(Exercise input)
════════════════════
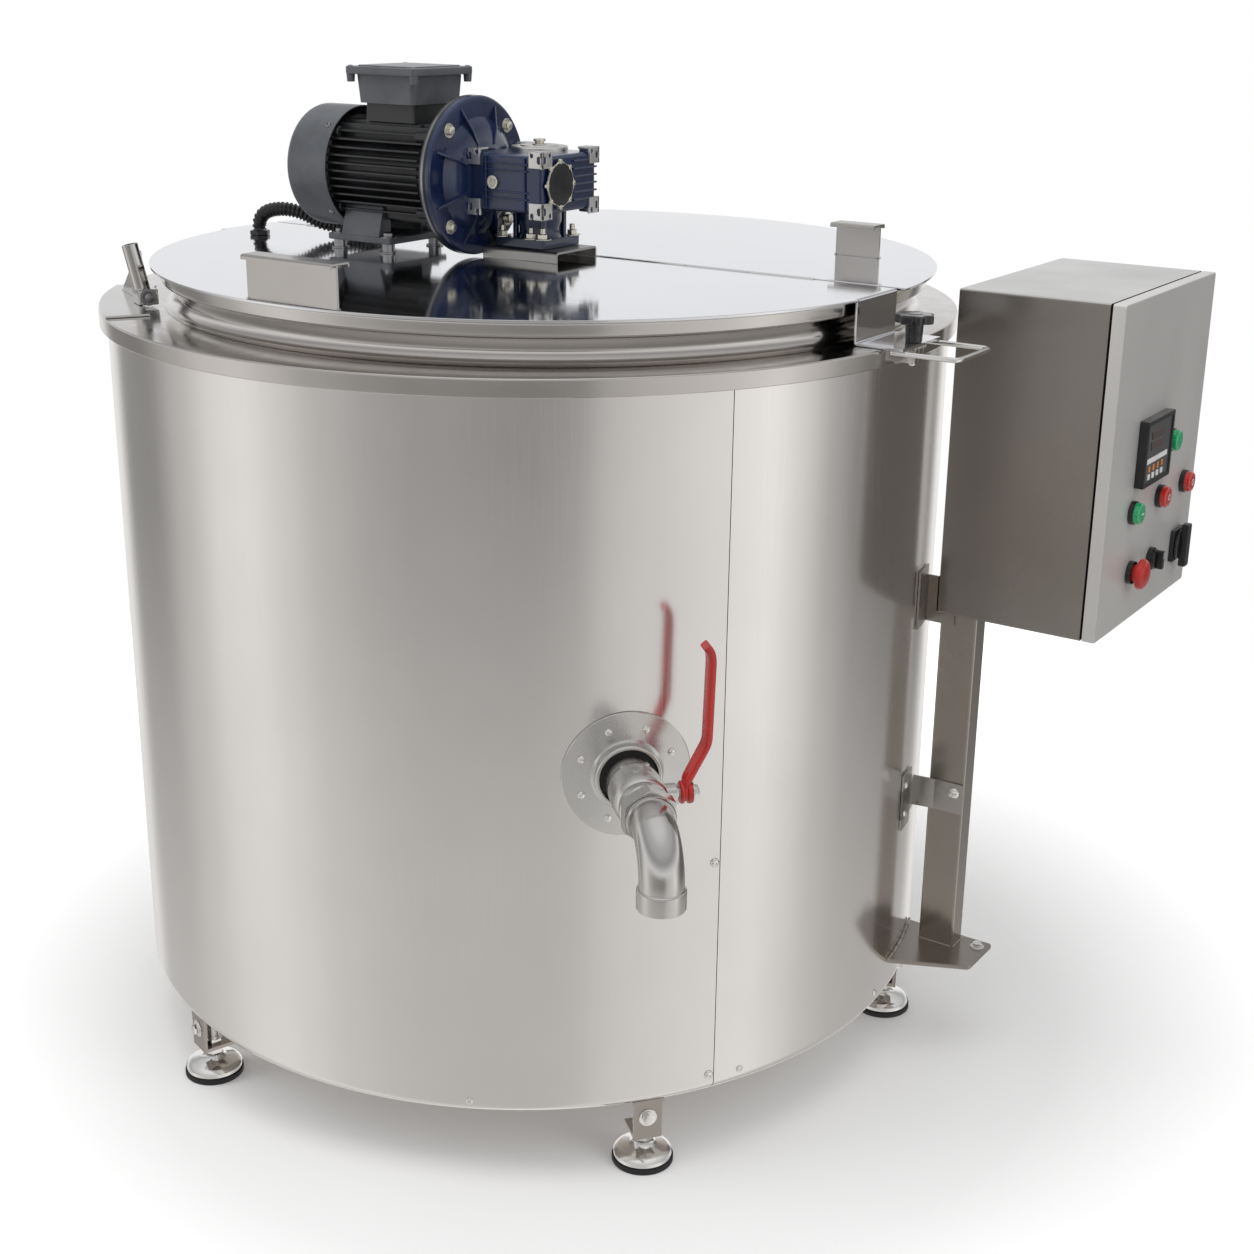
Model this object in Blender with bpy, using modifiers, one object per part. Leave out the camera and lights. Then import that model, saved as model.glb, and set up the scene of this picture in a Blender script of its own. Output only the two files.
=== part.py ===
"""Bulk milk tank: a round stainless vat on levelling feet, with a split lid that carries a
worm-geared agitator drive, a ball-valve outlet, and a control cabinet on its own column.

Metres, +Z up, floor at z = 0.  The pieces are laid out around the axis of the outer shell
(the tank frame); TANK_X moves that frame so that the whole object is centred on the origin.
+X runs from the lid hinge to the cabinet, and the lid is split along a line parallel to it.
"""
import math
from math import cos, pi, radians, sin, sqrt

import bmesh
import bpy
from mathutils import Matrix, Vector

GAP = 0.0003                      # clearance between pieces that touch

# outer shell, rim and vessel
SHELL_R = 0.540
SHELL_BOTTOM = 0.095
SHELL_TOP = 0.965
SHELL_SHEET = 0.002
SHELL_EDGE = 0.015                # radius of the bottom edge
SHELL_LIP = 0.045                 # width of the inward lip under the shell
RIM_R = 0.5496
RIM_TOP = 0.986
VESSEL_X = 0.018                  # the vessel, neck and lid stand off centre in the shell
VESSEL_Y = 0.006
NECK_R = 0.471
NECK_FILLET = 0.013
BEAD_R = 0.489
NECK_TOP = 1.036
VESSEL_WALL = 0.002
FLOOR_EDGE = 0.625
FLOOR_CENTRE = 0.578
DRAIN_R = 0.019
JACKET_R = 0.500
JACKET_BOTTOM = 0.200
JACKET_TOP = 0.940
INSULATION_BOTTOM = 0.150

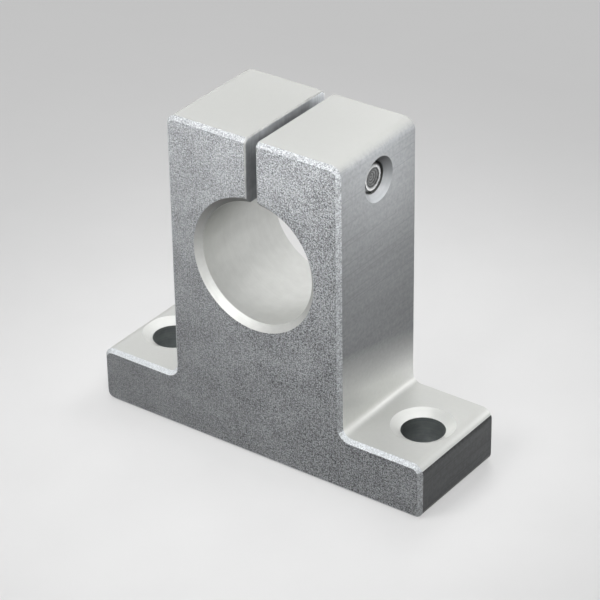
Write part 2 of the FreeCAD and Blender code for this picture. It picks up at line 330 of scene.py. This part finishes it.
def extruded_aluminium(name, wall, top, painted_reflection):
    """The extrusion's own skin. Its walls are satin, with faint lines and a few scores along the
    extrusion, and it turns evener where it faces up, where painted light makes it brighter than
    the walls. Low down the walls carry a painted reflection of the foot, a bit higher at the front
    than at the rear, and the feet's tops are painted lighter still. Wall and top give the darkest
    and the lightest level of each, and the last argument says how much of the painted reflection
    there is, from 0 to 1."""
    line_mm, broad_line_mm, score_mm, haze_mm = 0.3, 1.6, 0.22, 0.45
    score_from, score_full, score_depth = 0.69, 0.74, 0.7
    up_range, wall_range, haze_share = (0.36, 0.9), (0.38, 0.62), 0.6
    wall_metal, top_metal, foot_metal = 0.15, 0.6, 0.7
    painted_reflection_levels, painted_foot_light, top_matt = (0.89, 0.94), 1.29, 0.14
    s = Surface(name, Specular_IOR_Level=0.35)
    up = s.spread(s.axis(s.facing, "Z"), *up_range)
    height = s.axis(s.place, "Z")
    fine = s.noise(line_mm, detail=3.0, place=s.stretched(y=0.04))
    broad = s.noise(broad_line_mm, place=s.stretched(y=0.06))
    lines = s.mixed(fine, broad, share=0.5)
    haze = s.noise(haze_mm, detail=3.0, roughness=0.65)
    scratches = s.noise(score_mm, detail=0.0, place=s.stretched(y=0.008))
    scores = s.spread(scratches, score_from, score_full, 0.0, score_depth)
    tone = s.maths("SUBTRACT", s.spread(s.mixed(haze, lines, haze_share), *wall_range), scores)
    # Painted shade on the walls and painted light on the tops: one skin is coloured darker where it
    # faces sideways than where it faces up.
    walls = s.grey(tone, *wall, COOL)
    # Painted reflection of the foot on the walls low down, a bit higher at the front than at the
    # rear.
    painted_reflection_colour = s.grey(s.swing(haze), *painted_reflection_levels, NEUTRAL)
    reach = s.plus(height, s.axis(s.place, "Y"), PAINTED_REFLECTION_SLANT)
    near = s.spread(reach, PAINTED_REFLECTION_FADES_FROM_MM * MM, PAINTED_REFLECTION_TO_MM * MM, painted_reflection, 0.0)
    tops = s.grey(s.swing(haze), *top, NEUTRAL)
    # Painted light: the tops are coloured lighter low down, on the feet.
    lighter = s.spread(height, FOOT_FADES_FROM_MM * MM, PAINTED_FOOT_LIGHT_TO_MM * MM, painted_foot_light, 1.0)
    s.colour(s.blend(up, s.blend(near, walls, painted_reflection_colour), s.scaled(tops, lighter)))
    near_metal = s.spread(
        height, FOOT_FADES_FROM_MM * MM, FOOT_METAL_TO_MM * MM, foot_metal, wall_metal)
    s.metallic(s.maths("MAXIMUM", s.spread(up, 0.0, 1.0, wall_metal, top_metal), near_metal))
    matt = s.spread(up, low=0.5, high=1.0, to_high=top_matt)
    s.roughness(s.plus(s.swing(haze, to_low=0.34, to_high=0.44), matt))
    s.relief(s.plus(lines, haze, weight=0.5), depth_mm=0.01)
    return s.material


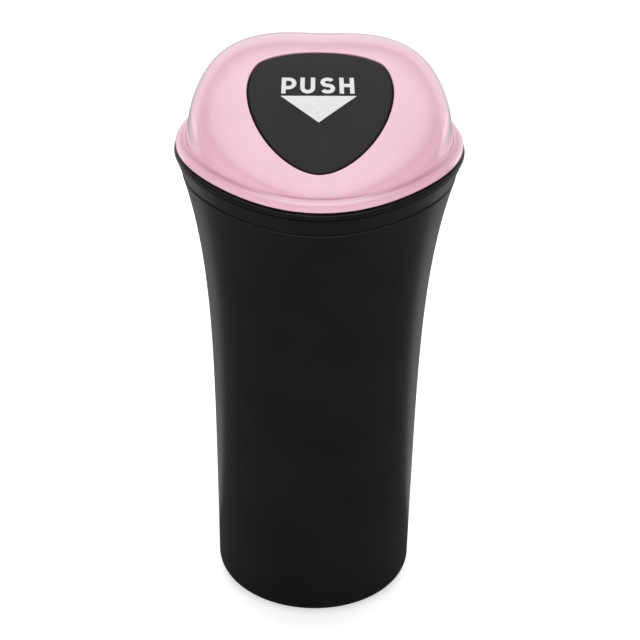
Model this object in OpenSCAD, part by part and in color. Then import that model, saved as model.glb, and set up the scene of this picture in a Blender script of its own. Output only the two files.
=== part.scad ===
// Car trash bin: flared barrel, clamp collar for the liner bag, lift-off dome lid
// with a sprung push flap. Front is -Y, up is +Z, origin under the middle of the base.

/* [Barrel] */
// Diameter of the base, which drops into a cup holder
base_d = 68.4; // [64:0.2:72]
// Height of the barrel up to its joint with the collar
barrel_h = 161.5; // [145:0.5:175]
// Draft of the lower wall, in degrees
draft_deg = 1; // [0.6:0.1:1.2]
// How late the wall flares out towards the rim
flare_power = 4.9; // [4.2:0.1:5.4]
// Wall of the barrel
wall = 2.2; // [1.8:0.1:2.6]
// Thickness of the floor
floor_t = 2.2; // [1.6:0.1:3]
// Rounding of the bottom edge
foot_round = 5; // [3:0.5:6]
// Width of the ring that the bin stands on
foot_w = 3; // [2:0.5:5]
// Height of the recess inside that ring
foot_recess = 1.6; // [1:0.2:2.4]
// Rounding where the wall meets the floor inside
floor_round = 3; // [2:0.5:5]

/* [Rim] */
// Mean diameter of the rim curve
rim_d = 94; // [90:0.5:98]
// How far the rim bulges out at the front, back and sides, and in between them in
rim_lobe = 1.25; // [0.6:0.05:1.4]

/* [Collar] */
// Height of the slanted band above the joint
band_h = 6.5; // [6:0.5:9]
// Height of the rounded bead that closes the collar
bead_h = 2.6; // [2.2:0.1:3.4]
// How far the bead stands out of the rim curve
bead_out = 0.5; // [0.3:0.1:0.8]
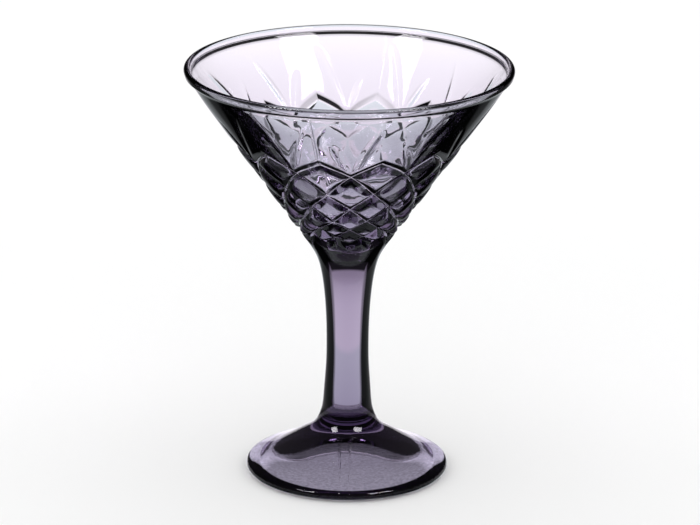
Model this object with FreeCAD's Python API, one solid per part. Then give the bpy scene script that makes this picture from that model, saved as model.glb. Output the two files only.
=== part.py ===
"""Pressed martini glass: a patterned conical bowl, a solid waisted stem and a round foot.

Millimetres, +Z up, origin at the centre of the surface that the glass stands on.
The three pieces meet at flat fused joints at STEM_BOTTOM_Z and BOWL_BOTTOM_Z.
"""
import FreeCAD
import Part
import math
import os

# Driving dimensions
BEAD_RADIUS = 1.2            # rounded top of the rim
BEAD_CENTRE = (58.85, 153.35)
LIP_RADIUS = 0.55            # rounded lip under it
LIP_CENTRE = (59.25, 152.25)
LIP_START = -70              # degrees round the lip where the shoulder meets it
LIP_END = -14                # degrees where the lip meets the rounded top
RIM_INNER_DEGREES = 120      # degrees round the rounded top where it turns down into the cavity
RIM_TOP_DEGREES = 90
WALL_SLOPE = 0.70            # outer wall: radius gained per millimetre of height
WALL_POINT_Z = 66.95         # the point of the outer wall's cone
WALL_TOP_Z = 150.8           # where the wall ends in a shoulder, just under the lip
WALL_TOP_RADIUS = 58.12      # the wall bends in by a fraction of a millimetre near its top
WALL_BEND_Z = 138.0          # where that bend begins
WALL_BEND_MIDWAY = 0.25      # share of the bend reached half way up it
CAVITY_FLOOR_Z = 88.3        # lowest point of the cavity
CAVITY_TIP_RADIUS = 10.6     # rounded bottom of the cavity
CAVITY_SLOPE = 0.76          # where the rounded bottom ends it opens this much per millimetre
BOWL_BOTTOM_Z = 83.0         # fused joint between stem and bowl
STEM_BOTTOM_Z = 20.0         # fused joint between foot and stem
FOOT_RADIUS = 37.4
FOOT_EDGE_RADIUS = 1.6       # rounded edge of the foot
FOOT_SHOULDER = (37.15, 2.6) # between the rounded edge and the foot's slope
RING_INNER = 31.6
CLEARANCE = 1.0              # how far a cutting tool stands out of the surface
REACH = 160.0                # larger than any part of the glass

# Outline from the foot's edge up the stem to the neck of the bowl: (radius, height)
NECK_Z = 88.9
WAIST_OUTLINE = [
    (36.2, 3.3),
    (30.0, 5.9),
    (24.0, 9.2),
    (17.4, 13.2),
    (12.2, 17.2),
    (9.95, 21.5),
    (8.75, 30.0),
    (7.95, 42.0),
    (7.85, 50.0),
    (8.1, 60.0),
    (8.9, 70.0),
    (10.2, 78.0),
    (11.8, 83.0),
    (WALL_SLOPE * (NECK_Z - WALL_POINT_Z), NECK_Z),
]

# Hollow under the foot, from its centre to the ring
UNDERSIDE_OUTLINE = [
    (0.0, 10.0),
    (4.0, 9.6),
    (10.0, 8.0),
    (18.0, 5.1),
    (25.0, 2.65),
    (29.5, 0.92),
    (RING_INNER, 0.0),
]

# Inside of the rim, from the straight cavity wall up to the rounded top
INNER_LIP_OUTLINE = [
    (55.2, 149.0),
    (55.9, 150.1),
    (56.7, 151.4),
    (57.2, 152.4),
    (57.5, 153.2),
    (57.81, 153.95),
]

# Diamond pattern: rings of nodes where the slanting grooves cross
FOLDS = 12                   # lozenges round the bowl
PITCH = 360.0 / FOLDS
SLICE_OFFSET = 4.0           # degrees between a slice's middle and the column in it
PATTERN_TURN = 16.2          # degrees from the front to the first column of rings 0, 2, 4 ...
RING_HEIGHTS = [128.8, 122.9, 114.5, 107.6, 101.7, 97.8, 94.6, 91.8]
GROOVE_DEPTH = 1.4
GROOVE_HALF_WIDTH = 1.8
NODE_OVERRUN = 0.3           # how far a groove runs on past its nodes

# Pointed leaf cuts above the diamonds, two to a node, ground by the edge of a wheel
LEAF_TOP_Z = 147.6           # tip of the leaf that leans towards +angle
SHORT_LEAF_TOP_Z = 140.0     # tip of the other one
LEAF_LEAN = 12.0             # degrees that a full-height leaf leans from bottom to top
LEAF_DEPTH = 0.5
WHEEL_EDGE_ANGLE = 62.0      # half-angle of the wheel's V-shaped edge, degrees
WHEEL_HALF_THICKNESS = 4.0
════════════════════
(Direction)
Looking at the material above, please copy exactly every line from its first line through the line containing "worm-geared agitator drive, a", with both ends included and nothing else.

(Task result)
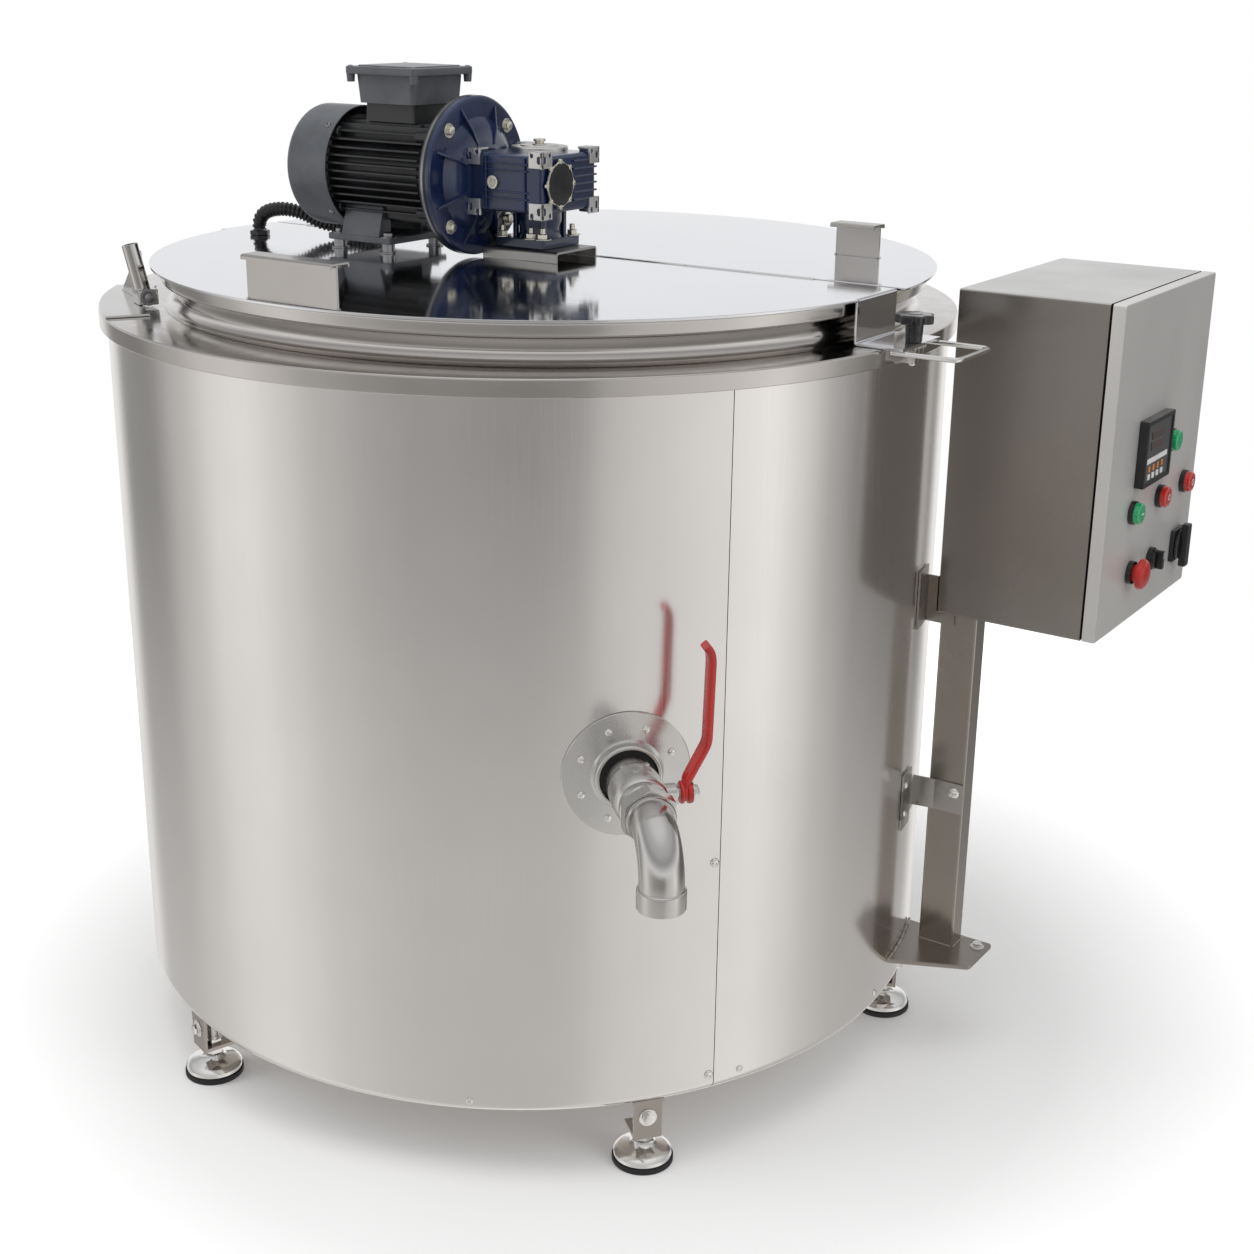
Model this object in Blender with bpy, using modifiers, one object per part. Leave out the camera and lights. Then import that model, saved as model.glb, and set up the scene of this picture in a Blender script of its own. Output only the two files.
=== part.py ===
"""Bulk milk tank: a round stainless vat on levelling feet, with a split lid that carries a
worm-geared agitator drive, a ball-valve outlet, and a control cabinet on its own column.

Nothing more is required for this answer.